─── SOURCE DATA

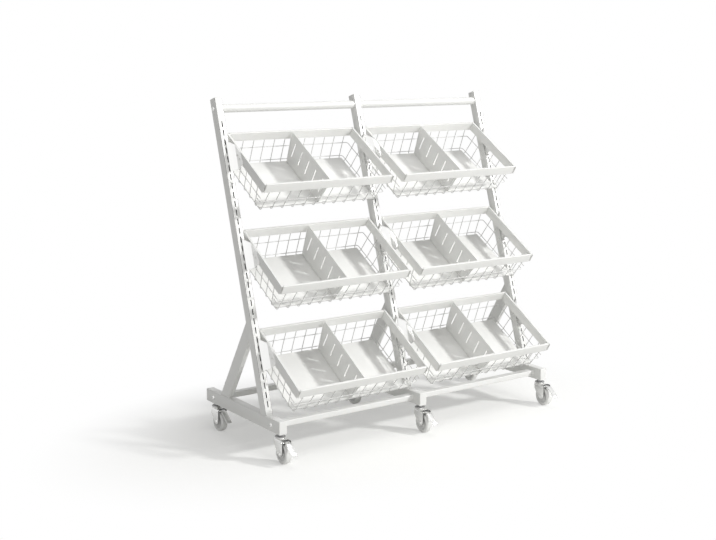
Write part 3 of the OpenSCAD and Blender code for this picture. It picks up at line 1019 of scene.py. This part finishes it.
@dataclass
class Workshop:
    """What every assembly needs: materials, geometry trees and the list of pieces.

    Attributes:
        materials: The material library.
        wires: Tree for rows of wire.
        slots: Tree for rows of slots.
        studs: Tree for screws, rivets and stems.
        pieces: Names of the pieces made so far.
    """

    materials: MaterialLibrary = field(default_factory=MaterialLibrary)
    wires: GeometryTree = field(default_factory=wire_tree)
    slots: GeometryTree = field(default_factory=slot_tree)
    studs: GeometryTree = field(default_factory=stud_tree)
    pieces: list[str] = field(default_factory=list)

    def add(self, name: str, mesh: Mesh, body: str, finish: Finish,
            replaces: Sequence[str] = (), angle: float = 32.0,
            bare: ShadePick | None = None) -> None:
        """Put a finished mesh into the scene as a piece of a body.

        Args:
            name: Piece name.
            mesh: Its mesh, in place.
            body: The CAD body it rides on.
            finish: Its finish.
            replaces: CAD nodes it stands for.
            angle: Edges sharper than this stay sharp, in degrees.
            bare: Picks, from a face's middle in millimetres and its normal, the
            faces that get the dark painted shade.
        """
        mesh.name = name
        mesh.materials.clear()
        mesh.materials.append(self.materials.get(finish))
        mesh.polygons.foreach_set("material_index", [0] * len(mesh.polygons))
        # The picked faces get the dark painted shade as a second material
        if bare:
            mesh.materials.append(self.materials.get(PAINTED_SHADE))
            for face in mesh.polygons:
                face.material_index = int(bare(face.center / MM, face.normal))
        mesh.shade_smooth()
        mesh.set_sharp_from_angle(angle=math.radians(angle))
        obj = staged(mesh, name)
        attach(obj, body)
        if replaces:
            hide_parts(*replaces)
        self.pieces.append(name)
        LOG.info("%s on %s: %d faces", name, body, len(mesh.polygons))

    def row_of_wire(self, path: Sequence[Point3], count: int = 1, start: Point3 = (0, 0, 0),
                    step: Point3 = (0, 0, 0), bend: float = 0.0, r: float = R.wire_r,
                    closed: bool = False, sides: int = 10) -> Mesh:
        """Sweep a wire along a path and repeat it.

        Args:
            path: The wire's corners, in millimetres.
            count: How many there are.
            start: Where the first stands.
            step: From one to the next.
            bend: Radius of its bends.
            r: Radius of the wire.
            closed: Whether it returns to its first corner.
            sides: Sides of its section.

        Returns:
            The row of wires.
        """
        last = len(path) - 1
        edges = [(i, i + 1) for i in range(last)] + ([(last, 0)] if closed else [])
        return self.wires.run(mesh_from(path, [], edges), Count=count, Start=Vector(start) * MM,
                              Step=Vector(step) * MM, Radius=r * MM, Bend=bend * MM, Sides=sides)

    def slotted(self, mesh: Mesh, cutter: Mesh, count: int, start: Vector, step: Vector) -> Mesh:
        """Cut a row of slots out of a mesh.

        Args:
            mesh: The mesh to cut.
            cutter: The slot's solid, around the origin.
            count: How many slots there are.
            start: Where the first is, in millimetres.
            step: From one to the next, in millimetres.

        Returns:
            The slotted mesh.
        """
        tool = staged(cutter)
        made = self.slots.run(mesh, Tool=tool, Count=count, Start=start * MM, Step=step * MM)
        bpy.data.objects.remove(tool)
        return made

    def studded(self, shape: Mesh, spots: Sequence[tuple[Vector, Vector]]) -> Mesh:
        """Set a shape on each (point, axis) pair, points in millimetres.

        Args:
            shape: The shape, standing on z = 0.
            spots: The pairs.

        Returns:
            All of them in one mesh.
        """
        tool = staged(shape)
        points = mesh_from([tuple(p) for p, _ in spots], [])
        axes = points.attributes.new("axis", "FLOAT_VECTOR", "POINT")
        axes.data.foreach_set("vector", [c for _, axis in spots for c in axis])
        made = self.studs.run(points, Tool=tool)
        bpy.data.objects.remove(tool)
        return made


def screw_head() -> Mesh:
    """Domed screw head on z = 0 with a hexagonal socket.

    Returns:
        The head's mesh.
    """
    r, height, socket, steps = 7.5, 3.9, 2.9, 24
    angles = [2 * math.pi * k / steps for k in range(steps)]
    dome = [(r * 0.98, 0.0), (r, 0.5), (r * 0.94, height * 0.5), (r * 0.78, height * 0.84),
            (r * 0.55, height)]
    flat = [socket * math.cos(math.pi / 6) / math.cos(a % (math.pi / 3) - math.pi / 6)
            for a in angles]
    rings = [([ring] * steps, z) for ring, z in dome]
    rings += [(flat, height), (flat, height * 0.35)]
    return loft([[(reach * math.cos(a), reach * math.sin(a), z)
                  for reach, a in zip(reaches, angles)] for reaches, z in rings])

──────

* THE EXERCISE: Extract all of the data shown above and repeat it verbatim.

* EXERCISE SOLUTION:
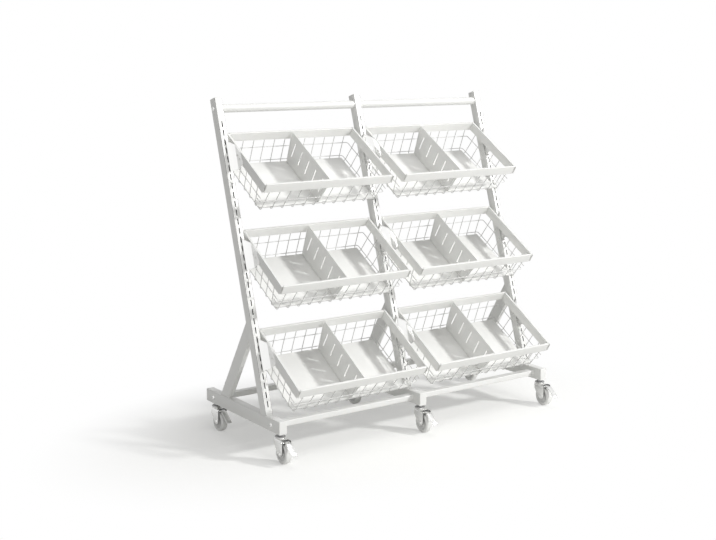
Write part 3 of the OpenSCAD and Blender code for this picture. It picks up at line 1019 of scene.py. This part finishes it.
@dataclass
class Workshop:
    """What every assembly needs: materials, geometry trees and the list of pieces.

    Attributes:
        materials: The material library.
        wires: Tree for rows of wire.
        slots: Tree for rows of slots.
        studs: Tree for screws, rivets and stems.
        pieces: Names of the pieces made so far.
    """

    materials: MaterialLibrary = field(default_factory=MaterialLibrary)
    wires: GeometryTree = field(default_factory=wire_tree)
    slots: GeometryTree = field(default_factory=slot_tree)
    studs: GeometryTree = field(default_factory=stud_tree)
    pieces: list[str] = field(default_factory=list)

    def add(self, name: str, mesh: Mesh, body: str, finish: Finish,
            replaces: Sequence[str] = (), angle: float = 32.0,
            bare: ShadePick | None = None) -> None:
        """Put a finished mesh into the scene as a piece of a body.

        Args:
            name: Piece name.
            mesh: Its mesh, in place.
            body: The CAD body it rides on.
            finish: Its finish.
            replaces: CAD nodes it stands for.
            angle: Edges sharper than this stay sharp, in degrees.
            bare: Picks, from a face's middle in millimetres and its normal, the
            faces that get the dark painted shade.
        """
        mesh.name = name
        mesh.materials.clear()
        mesh.materials.append(self.materials.get(finish))
        mesh.polygons.foreach_set("material_index", [0] * len(mesh.polygons))
        # The picked faces get the dark painted shade as a second material
        if bare:
            mesh.materials.append(self.materials.get(PAINTED_SHADE))
            for face in mesh.polygons:
                face.material_index = int(bare(face.center / MM, face.normal))
        mesh.shade_smooth()
        mesh.set_sharp_from_angle(angle=math.radians(angle))
        obj = staged(mesh, name)
        attach(obj, body)
        if replaces:
            hide_parts(*replaces)
        self.pieces.append(name)
        LOG.info("%s on %s: %d faces", name, body, len(mesh.polygons))

    def row_of_wire(self, path: Sequence[Point3], count: int = 1, start: Point3 = (0, 0, 0),
                    step: Point3 = (0, 0, 0), bend: float = 0.0, r: float = R.wire_r,
                    closed: bool = False, sides: int = 10) -> Mesh:
        """Sweep a wire along a path and repeat it.

        Args:
            path: The wire's corners, in millimetres.
            count: How many there are.
            start: Where the first stands.
            step: From one to the next.
            bend: Radius of its bends.
            r: Radius of the wire.
            closed: Whether it returns to its first corner.
            sides: Sides of its section.

        Returns:
            The row of wires.
        """
        last = len(path) - 1
        edges = [(i, i + 1) for i in range(last)] + ([(last, 0)] if closed else [])
        return self.wires.run(mesh_from(path, [], edges), Count=count, Start=Vector(start) * MM,
                              Step=Vector(step) * MM, Radius=r * MM, Bend=bend * MM, Sides=sides)

    def slotted(self, mesh: Mesh, cutter: Mesh, count: int, start: Vector, step: Vector) -> Mesh:
        """Cut a row of slots out of a mesh.

        Args:
            mesh: The mesh to cut.
            cutter: The slot's solid, around the origin.
            count: How many slots there are.
            start: Where the first is, in millimetres.
            step: From one to the next, in millimetres.

        Returns:
            The slotted mesh.
        """
        tool = staged(cutter)
        made = self.slots.run(mesh, Tool=tool, Count=count, Start=start * MM, Step=step * MM)
        bpy.data.objects.remove(tool)
        return made

    def studded(self, shape: Mesh, spots: Sequence[tuple[Vector, Vector]]) -> Mesh:
        """Set a shape on each (point, axis) pair, points in millimetres.

        Args:
            shape: The shape, standing on z = 0.
            spots: The pairs.

        Returns:
            All of them in one mesh.
        """
        tool = staged(shape)
        points = mesh_from([tuple(p) for p, _ in spots], [])
        axes = points.attributes.new("axis", "FLOAT_VECTOR", "POINT")
        axes.data.foreach_set("vector", [c for _, axis in spots for c in axis])
        made = self.studs.run(points, Tool=tool)
        bpy.data.objects.remove(tool)
        return made


def screw_head() -> Mesh:
    """Domed screw head on z = 0 with a hexagonal socket.

    Returns:
        The head's mesh.
    """
    r, height, socket, steps = 7.5, 3.9, 2.9, 24
    angles = [2 * math.pi * k / steps for k in range(steps)]
    dome = [(r * 0.98, 0.0), (r, 0.5), (r * 0.94, height * 0.5), (r * 0.78, height * 0.84),
            (r * 0.55, height)]
    flat = [socket * math.cos(math.pi / 6) / math.cos(a % (math.pi / 3) - math.pi / 6)
            for a in angles]
    rings = [([ring] * steps, z) for ring, z in dome]
    rings += [(flat, height), (flat, height * 0.35)]
    return loft([[(reach * math.cos(a), reach * math.sin(a), z)
                  for reach, a in zip(reaches, angles)] for reaches, z in rings])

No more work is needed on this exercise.